From these insights, it is important to highlight that in the context of an explainable predictor, having a large amount of data does not necessarily lead to better results and does not guarantee improved generalization on its own. Additionally, as we look for explainable predictions, it is crucial to include a deep analysis of the videos and annotations before using them. Another insight shows us that including data selection and filtering strategies is also important with a view to creating meaningful fuzzy rules.
On the other hand, it is important to mention that the features to use need to be selected carefully, and one feature by itself may not be enough for obtaining accurate results; the features need to be complemented with additional features that convey more representative information. Likewise, the divergent representation of these features across datasets may lead to inconsistencies in prediction performance when the explainable predictor is applied; therefore, each feature has to be analyzed and used for each dataset in an optimal way.
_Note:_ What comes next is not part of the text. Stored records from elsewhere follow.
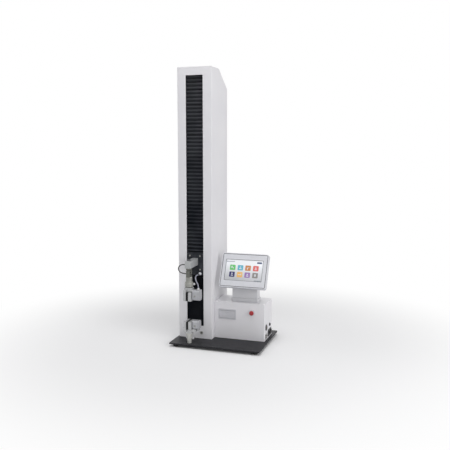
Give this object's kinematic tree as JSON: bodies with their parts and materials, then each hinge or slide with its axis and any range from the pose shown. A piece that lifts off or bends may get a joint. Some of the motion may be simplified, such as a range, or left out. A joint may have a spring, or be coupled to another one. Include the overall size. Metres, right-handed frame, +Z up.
{
  "type": "universal testing machine",
  "caption": "Single-column universal testing machine: a crosshead with load cell and air grip runs in a bellows-covered slot over a fixed grip, beside a control box with a tilted touch screen.",
  "frame": {"origin": "on the bench surface under the middle of the base plate, where the rubber feet stand", "axes": "+X to the right seen from the front, +Y from the front to the back, +Z up along the column"},
  "size_m": [0.45, 0.3608, 1.329],
  "materials": {
    "casing_paint": "off-white powder coat, fine satin texture",
    "plate_paint": "charcoal powder coat, fine texture",
    "soft_rubber": "matt black rubber",
    "bellows_skin": "black coated cloth, pleated, matt",
    "black_anodised": "black anodised, satin",
    "machined_aluminium": "clear anodised, fine blasted satin",
    "ground_steel": "ground and turned, satin",
    "cell_steel": "nickel plated, olive-grey satin",
    "display_plastic": "moulded light silver grey, fine texture",
    "screen_glass": "touch screen, semi gloss",
    "printer_plastic": "moulded mid grey",
    "black_plastic": "moulded black",
    "red_plastic": "moulded red, semi gloss",
    "tube_plastic": "clear-white air tube",
    "cable_rubber": "dark grey sheath",
    "paper": "white paper",
    "board_plastic": "green circuit board",
    "motor_paint": "black paint"
  },
  "bodies": {
    "root": {"backbone": "machined_aluminium", "base_plate": "plate_paint", "button_collar": "ground_steel", "column_back_cover": "casing_paint", "column_casing": "casing_paint", "control_board": "board_plastic", "control_box_cover": "casing_paint", "control_box_rear_panel": "casing_paint", "cover_screws": "ground_steel", "display_screen": "screen_glass", "drive_motor": "motor_paint", "feet": "soft_rubber", "linear_rails": "ground_steel", "lower_air_fittings": "ground_steel", "lower_bellows": "bellows_skin", "lower_cylinder": "machined_aluminium", "lower_fixed_pad": "soft_rubber", "lower_grip_body": "machined_aluminium", "lower_pin": "ground_steel", "lower_post": "ground_steel", "lower_screw_bearing": "ground_steel", "monitor_front_panel": "display_plastic", "monitor_rear_housing": "display_plastic", "motor_bracket": "ground_steel", "neck": "casing_paint", "paper_roll": "paper", "power_inlet": "black_plastic", "power_supply": "motor_paint", "printer_frame": "printer_plastic", "side_ports": "black_plastic", "timing_belt": "cable_rubber", "upper_bellows": "bellows_skin", "upper_screw_bearing": "ground_steel"},
    "crosshead": {"crosshead_saddle": "machined_aluminium", "guide_blocks": "ground_steel", "ball_nut": "ground_steel", "crosshead_plate": "black_anodised", "crosshead_screws": "ground_steel", "crosshead_arm": "machined_aluminium", "load_cell": "cell_steel", "load_cell_coupling": "ground_steel", "coupling_collar": "ground_steel", "upper_pin": "ground_steel", "upper_grip_body": "machined_aluminium", "upper_fixed_pad": "soft_rubber", "upper_cylinder": "machined_aluminium", "upper_air_fittings": "ground_steel", "upper_air_tube": "tube_plastic", "load_cell_cable": "cable_rubber", "cable_glands": "cable_rubber"},
    "upper_jaw": {"upper_moving_jaw": "machined_aluminium", "upper_moving_pad": "soft_rubber"},
    "lower_jaw": {"lower_moving_jaw": "machined_aluminium", "lower_moving_pad": "soft_rubber"},
    "screw": {"ball_screw": "ground_steel", "screw_pulley": "ground_steel"},
    "motor_shaft": {"motor_pulley": "ground_steel"},
    "button": {"stop_button": "red_plastic"},
    "rocker": {"power_rocker": "black_plastic"},
    "paper_door": {"printer_door": "printer_plastic"}
  },
  "joints": [
    {"name": "crosshead_slide", "type": "slide", "parent": "root", "child": "crosshead", "axis": [0, 0, 1], "range_m": [-0.085, 0.7], "deforming": ["upper_bellows", "lower_bellows"]},
    {"name": "screw_turn", "type": "hinge", "parent": "root", "child": "screw", "pos_m": [-0.1312, 0.03998, 0.6], "axis": [0, 0, 1], "range_deg": [-25290, 3150]},
    {"name": "motor_turn", "type": "hinge", "parent": "root", "child": "motor_shaft", "pos_m": [-0.1312, 0.12988, 0.06], "axis": [0, 0, 1], "range_deg": [-50490, 6210]},
    {"name": "upper_jaw_slide", "type": "slide", "parent": "crosshead", "child": "upper_jaw", "axis": [-1, 0, 0], "range_m": [0, 0.0048], "stiffness_N_per_m": 500, "springref_m": -0.004},
    {"name": "lower_jaw_slide", "type": "slide", "parent": "root", "child": "lower_jaw", "axis": [-1, 0, 0], "range_m": [0, 0.0048], "stiffness_N_per_m": 500, "springref_m": -0.004},
    {"name": "stop_button_press", "type": "slide", "parent": "root", "child": "button", "axis": [0, 1, 0], "range_m": [0, 0.004], "stiffness_N_per_m": 600, "springref_m": -0.001},
    {"name": "power_rocker_tip", "type": "hinge", "parent": "root", "child": "rocker", "pos_m": [0.2075, 0.09, 0.0436], "axis": [0, -1, 0], "range_deg": [0, 16]},
    {"name": "printer_door_open", "type": "hinge", "parent": "root", "child": "paper_door", "pos_m": [0.0199, -0.0248, 0.1245], "axis": [1, 0, 0], "range_deg": [0, 85]}
  ],
  "couplings": [
    {"joint": "screw_turn", "follows": "crosshead_slide", "rad_per_m": -628.32},
    {"joint": "motor_turn", "follows": "crosshead_slide", "rad_per_m": -1256.6}
  ]
}
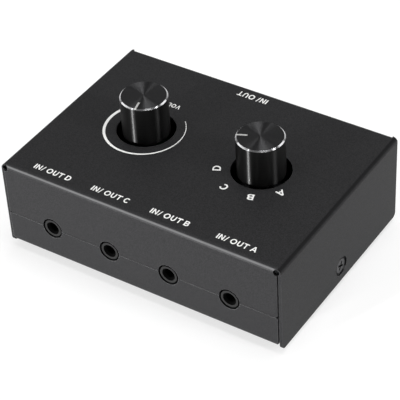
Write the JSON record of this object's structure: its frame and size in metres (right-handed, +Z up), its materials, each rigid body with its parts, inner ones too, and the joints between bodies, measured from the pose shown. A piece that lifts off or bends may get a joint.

Regarding the use of different features extracted from the JAAD and PIE dataset in an explainable approach, the proximity, orientation, action and distance are presented as strong features which can reveal meaningful information about the pedestrian behavior.
In the future, we will explore more complex strategies and approaches to develop an explainable and interpretable pedestrian behavior predictor. In addition, we will work over the features extraction including features which can encapsulate the pedestrian motion or behavior history.